New York: American-made computer circuits sold to a trading company in the United Arab Emirates (UAE) have turned up as detonators in the roadside bombs aimed at US troops in Iraq, a media report said today.
The finding, according to New York Times, set off a clash with Washington last year when the Bush administration cited the diversion of the computer circuits to Iran, and eventually Iraq, as proof that the UAE was failing to prevent American technology from slipping into the wrong hands.
The US officials were quoted as saying that aircraft parts, specialised metals and gas detectors that have a potential military use had also moved through Dubai, one of the emirates, to Iran, Syria or Pakistan. The diplomatic face-off, which drew little attention, prompted the US to threaten tough new controls on exports to the UAE, it said, adding the nation had invested billions to become a global trading hub and had begun a campaign to burnish its image after the uproar in 2006 over a proposal to allow a Dubai company manage some American port terminals.
The administration backed down only after the emirates promised to pass their own export control law. But it is unclear that much has changed nearly a year after the confrontation, the Times said.
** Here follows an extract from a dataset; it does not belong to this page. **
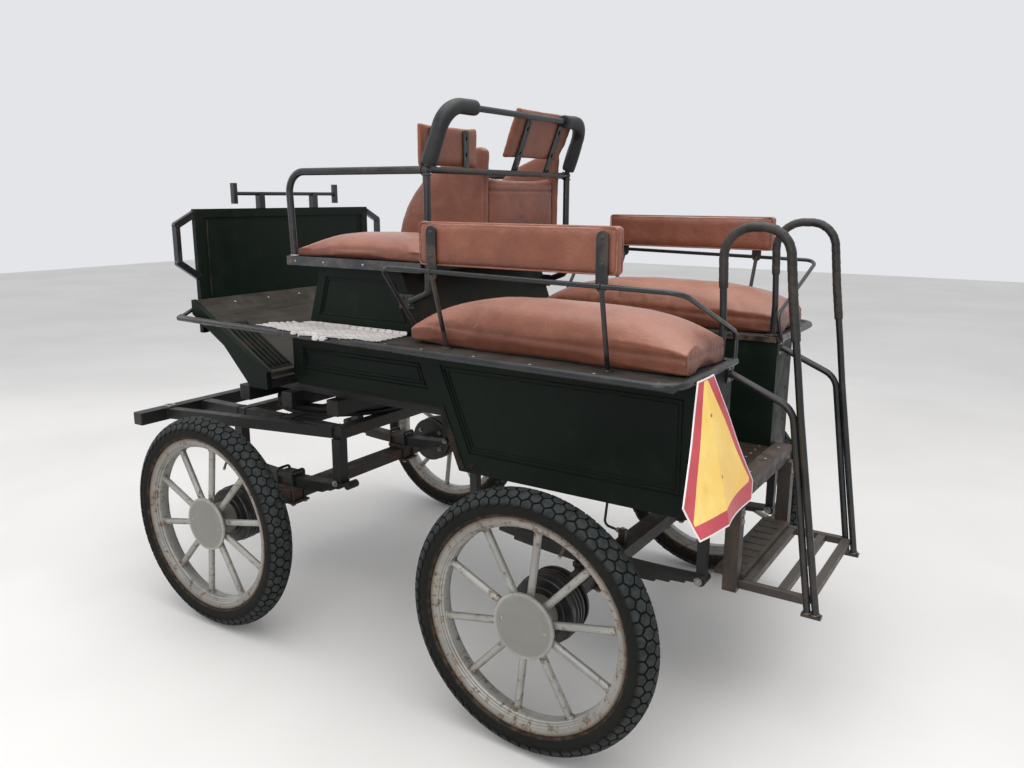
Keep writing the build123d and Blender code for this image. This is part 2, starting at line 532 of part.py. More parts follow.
# outline of the plate as (across, down from the top edge), it hangs a little askew
full = [(42, 0), (204, 243), (151, 334), (0, 347), (-209, 349), (-238, 305), (-62, 1)]
FOLD = 2.0
SIGN_T = 2.5
flat = extrude(make_face(Polyline(*[(u, v) for u, v in full], close=True)), 140, both=True)
k = 260 * sin(radians(FOLD))
crease = make_face(Polyline((-260, -k), (0, 0), (260, -k), (260, -k + SIGN_T), (0, SIGN_T), (-260, -k + SIGN_T), close=True))
crease = extrude(Plane(origin=(0, 400, 0), x_dir=(1, 0, 0), z_dir=(0, -1, 0)) * crease, 420)
sign = flat & crease
nodes["warning_sign"] = Plane(origin=(-349.0, SIGN_Y, 969.0), x_dir=(0, 1, 0), z_dir=(-0.98, 0, 0.199)) * sign
# the mat lies on the shelf and its inner edge stands up along the side of the box
nodes["grip_mat"] = (xy_plate([(575, 385.5), (985, 385.5), (1000, 392), (1090, 440), (1090, 500), (575, 525)], DECK_Z1 + 0.3, DECK_Z1 + 6.3)
                     + box(575, 985, 385.5, 392, DECK_Z1 + 0.3, DECK_Z1 + 29))
nodes["brake_pedal"] = (rod((1300, -250, toe_z(1300) - 2), (1262, -250, toe_z(1300) + 62), 7)
                        + Plane(origin=(1260, -250, toe_z(1300) + 65), x_dir=(0, 1, 0), z_dir=(-0.51, 0, 0.86)) * Box(60, 44, 8))
nodes["brake_pedal"] = nodes["brake_pedal"] - nodes["toe_board"]
hose = tube([(50, 100, FLOOR_Z0 - 1), (54, 100, 500), (64, 100, 406), (8, 100, 397)], 4.0, [60, 20])
nodes["brake_hose"] = hose + box(-8, 14, 89, 111, BEAM_Z1, 405)

# ------------------------------------------------------------ trims where pieces meet
for n, cutters in (("fender_rails", ["toe_board"]),
                   ("deck_boards", ["fender_rails"]),
                   ("bench_rails", ["fender_rails", "deck_boards"]),
                   ("handrails", ["fender_rails", "bench_rails", "deck_boards", "bench_boxes"]),
                   ("upper_pad_straps", ["driver_seat_frame"]),
                   ("brake_hose", ["rear_floor"]),
                   ("underframe", ["toe_cheeks", "toe_board", "well_front_wall"]),
                   ("driver_seat_frame", ["driver_seat_board", "driver_seat_box"])):
    for c in cutters:
        nodes[n] = nodes[n] - nodes[c]

os.makedirs("parts", exist_ok=True)
for name, shape in nodes.items():
    moved = Pos(SHIFT_X, 0, 0) * shape
    solids = moved.solids()
    out = solids[0] if len(solids) == 1 else Compound(solids)
    export_step(out, "parts/%s.step" % name)
    bb = out.bounding_box()
    print("%-24s %d  x %.1f %.1f  y %.1f %.1f  z %.1f %.1f" % (name, len(solids), bb.min.X, bb.max.X, bb.min.Y, bb.max.Y,
                                                            bb.min.Z, bb.max.Z))
print(len(nodes), "nodes")
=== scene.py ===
import bpy, bmesh, math, random
from math import sin, cos, pi, radians, degrees, tan, sqrt, atan2, hypot
from mathutils import Vector, Matrix
from mathutils import noise as mn


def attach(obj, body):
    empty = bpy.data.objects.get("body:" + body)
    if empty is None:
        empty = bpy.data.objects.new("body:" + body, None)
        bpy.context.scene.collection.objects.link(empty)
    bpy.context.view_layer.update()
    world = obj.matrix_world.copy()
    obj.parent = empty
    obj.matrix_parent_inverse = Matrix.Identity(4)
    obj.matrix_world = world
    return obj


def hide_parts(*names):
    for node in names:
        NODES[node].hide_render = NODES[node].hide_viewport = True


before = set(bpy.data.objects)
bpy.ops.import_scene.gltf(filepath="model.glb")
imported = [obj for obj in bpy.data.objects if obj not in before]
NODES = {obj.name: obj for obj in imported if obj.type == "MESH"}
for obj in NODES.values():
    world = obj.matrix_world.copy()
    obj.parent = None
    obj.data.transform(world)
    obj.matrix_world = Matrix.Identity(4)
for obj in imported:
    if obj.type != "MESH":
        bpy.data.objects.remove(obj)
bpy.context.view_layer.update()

X0 = -0.539          # rear axle frame to the model frame, metres
rnd = random.Random(11)

# ---------------------------------------------------------------- camera
yaw, pit, roll = 0.998, 0.220, 0.004
cam_data = bpy.data.cameras.new("photo_camera")
cam = bpy.data.objects.new("photo_camera", cam_data)
bpy.context.scene.collection.objects.link(cam)
fw = Vector((cos(yaw) * cos(pit), -sin(yaw) * cos(pit), -sin(pit)))
r_ = fw.cross(Vector((0, 0, 1))).normalized()
u_ = r_.cross(fw)
r2 = r_ * cos(roll) + u_ * sin(roll)
u2 = -r_ * sin(roll) + u_ * cos(roll)
cam.matrix_world = Matrix(((r2.x, u2.x, -fw.x, -0.9965 + X0), (r2.y, u2.y, -fw.y, 2.260), (r2.z, u2.z, -fw.z, 1.372), (0, 0, 0, 1)))
cam_data.sensor_width = 36
cam_data.lens = 845.464 / 1024 * 36
cam_data.clip_start, cam_data.clip_end = 0.05, 60
bpy.context.scene.camera = cam


# ---------------------------------------------------------------- materials
def c(r, g, b):
    return tuple((v / 255 / 12.92 if v <= 10 else ((v / 255 + 0.055) / 1.055) ** 2.4) for v in (r, g, b)) + (1.0,)


class Mat:
    def __init__(s, name, metal=0.0, spec=0.5):
        s.m = bpy.data.materials.new(name)
        s.m.use_nodes = True
        s.n, s.l = s.m.node_tree.nodes, s.m.node_tree.links
        s.n.clear()
        out = s.n.new("ShaderNodeOutputMaterial")
        s.p = s.n.new("ShaderNodeBsdfPrincipled")
        s.l.new(s.p.outputs[0], out.inputs[0])
        s.p.inputs["Metallic"].default_value = metal
        s.p.inputs["Specular IOR Level"].default_value = spec
        s.co = s.n.new("ShaderNodeTexCoord").outputs["Object"]
        s.geo = s.n.new("ShaderNodeNewGeometry")

    def put(s, sock, val):
        if isinstance(val, bpy.types.NodeSocket):
            s.l.new(val, sock)
        else:
            sock.default_value = val

    def scaled(s, x, y, z, co=None, rot=(0, 0, 0)):
        n = s.n.new("ShaderNodeMapping")
        s.l.new(co or s.co, n.inputs["Vector"])
        n.inputs["Scale"].default_value = (x, y, z)
        n.inputs["Rotation"].default_value = rot
        return n.outputs[0]

    def noise(s, scale, detail=4, rough=0.55, co=None, dist=0.0):
        n = s.n.new("ShaderNodeTexNoise")
        s.l.new(co or s.co, n.inputs["Vector"])
        n.inputs["Scale"].default_value = scale
        n.inputs["Detail"].default_value = detail
        n.inputs["Roughness"].default_value = rough
        n.inputs["Distortion"].default_value = dist
        return n.outputs[0]

    def voro(s, scale, feat="F1", co=None, rand=1.0, out="Distance"):
        n = s.n.new("ShaderNodeTexVoronoi")
        n.feature = feat
        s.l.new(co or s.co, n.inputs["Vector"])
        n.inputs["Scale"].default_value = scale
        n.inputs["Randomness"].default_value = rand
        return n.outputs[out]

    def ramp(s, v, a, b, lo=0.0, hi=1.0, smooth=True):
        n = s.n.new("ShaderNodeMapRange")
        n.interpolation_type = "SMOOTHSTEP" if smooth else "LINEAR"
        n.clamp = True
        s.put(n.inputs["Value"], v)
        n.inputs["From Min"].default_value = a
        n.inputs["From Max"].default_value = b
        n.inputs["To Min"].default_value = lo
        n.inputs["To Max"].default_value = hi
        return n.outputs[0]

    def mix(s, f, a, b, mode="MIX"):
        n = s.n.new("ShaderNodeMix")
        n.data_type = "RGBA"
        n.blend_type = mode
        s.put(n.inputs[0], f)
        s.put(n.inputs[6], a)
        s.put(n.inputs[7], b)
        return n.outputs[2]

    def op(s, kind, a, b=0.0, cc=0.0, clamp=False):
        n = s.n.new("ShaderNodeMath")
        n.operation = kind
        n.use_clamp = clamp
        s.put(n.inputs[0], a)
        s.put(n.inputs[1], b)
        s.put(n.inputs[2], cc)
        return n.outputs[0]

    def sep(s, v):
        n = s.n.new("ShaderNodeSeparateXYZ")
        s.l.new(v, n.inputs[0])
        return n.outputs

    def comb(s, x, y, z):
        n = s.n.new("ShaderNodeCombineXYZ")
        for i, v in enumerate((x, y, z)):
            s.put(n.inputs[i], v)
        return n.outputs[0]

    def attr(s, name):
        n = s.n.new("ShaderNodeAttribute")
        n.attribute_name = name
        return n.outputs["Fac"]

    def point(s):
        return s.geo.outputs["Pointiness"]

    def up(s):
        return s.sep(s.geo.outputs["Normal"])[2]

    def shifted(s):
        # object coordinates moved by the object's place, so that equal parts differ
        oi = s.n.new("ShaderNodeObjectInfo")
        v = s.n.new("ShaderNodeVectorMath")
        v.operation = "MULTIPLY_ADD"
        s.l.new(oi.outputs["Location"], v.inputs[0])
        v.inputs[1].default_value = (3.7, 5.3, 2.9)
        s.l.new(s.co, v.inputs[2])
        return v.outputs[0]

    def bump(s, h, strength, dist, normal=None):
        n = s.n.new("ShaderNodeBump")
        n.inputs["Strength"].default_value = strength
        n.inputs["Distance"].default_value = dist
        s.l.new(h, n.inputs["Height"])
        if normal is not None:
            s.l.new(normal, n.inputs["Normal"])
        return n.outputs[0]

    def end(s, color, rough, normal=None):
        s.put(s.p.inputs["Base Color"], color)
        s.put(s.p.inputs["Roughness"], rough)
        if normal is not None:
            s.l.new(normal, s.p.inputs["Normal"])
        return s.m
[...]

Yousef al-Otaiba, an adviser to the crown prince of the UAE, was quoted as saying that his country is more closely monitoring goods that it re-exports while blocking items that might help Iran build weapons.
But trade experts and Iranian traders in Dubai said there was little evidence that the new export control law was being broadly enforced, according to the Times. "It has virtually had no effect, to be honest," Nasser Hashempour, deputy president of the Iranian Business Council in Dubai, told the paper. "If someone wants to move something get it to Iran it is easy to be done."